A general rooted path of a tree differs from a rooted path in that it can start from any node, going down the tree. Formally, a general rooted path is a list of adjacent nodes \(v\_1, v\_2, \dots, v\_n\) where for each \(i\), \(v\_{i + 1}\) is a child of \(v\_i\).

In this problem, given a tree t where all node values are integers, you need to count how many general rooted paths in t have a sum of at least n. You can use the function bigpath you implemented in Problem 2.2 to help your implementation.

树的一般有根路径（general rooted path）与（标准的）有根路径不同之处在于，它可以从树中的任何节点开始，并沿着树向下延伸。形式上，一个一般有根路径是相邻节点的列表 \(v_1, v_2, \dots, v_n\)，其中对于每个 \(i\)，\(v_{i+1}\) 是 \(v_i\) 的子节点。

在这个问题中，给定一棵树 t，其中所有节点值都是整数，您需要计算 t 中路径总和至少为 \(n\) 的一般有根路径有多少条。您可以使用您在问题 2.2 中实现的函数 bigpath 来帮助您的实现。

def bigger_path(t, n):
    """Return the number of general rooted paths in t that have a sum larger or equal to n.

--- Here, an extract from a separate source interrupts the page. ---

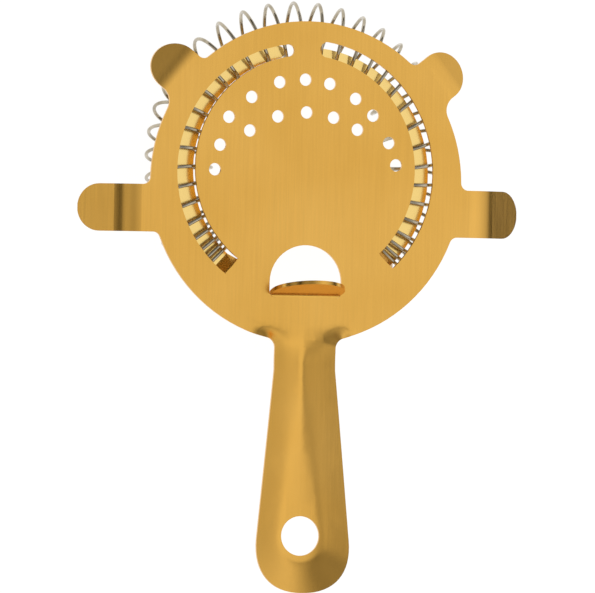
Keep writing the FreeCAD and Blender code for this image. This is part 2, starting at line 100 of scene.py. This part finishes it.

    >>> t = tree(1, [tree(2), tree(3, [tree(4), tree(5)])])
    >>> bigger_path(t, 3)
    9
    >>> bigger_path(t, 6)
    4
    >>> bigger_path(t, 9)
    1
    """
    "*** YOUR CODE HERE ***"

Hints

Solutions

Generated by AI.

one-liner

def bigger_path(t, n):
    return bigpath(t, n) + sum([bigger_path(i, n) for i in branches(t)])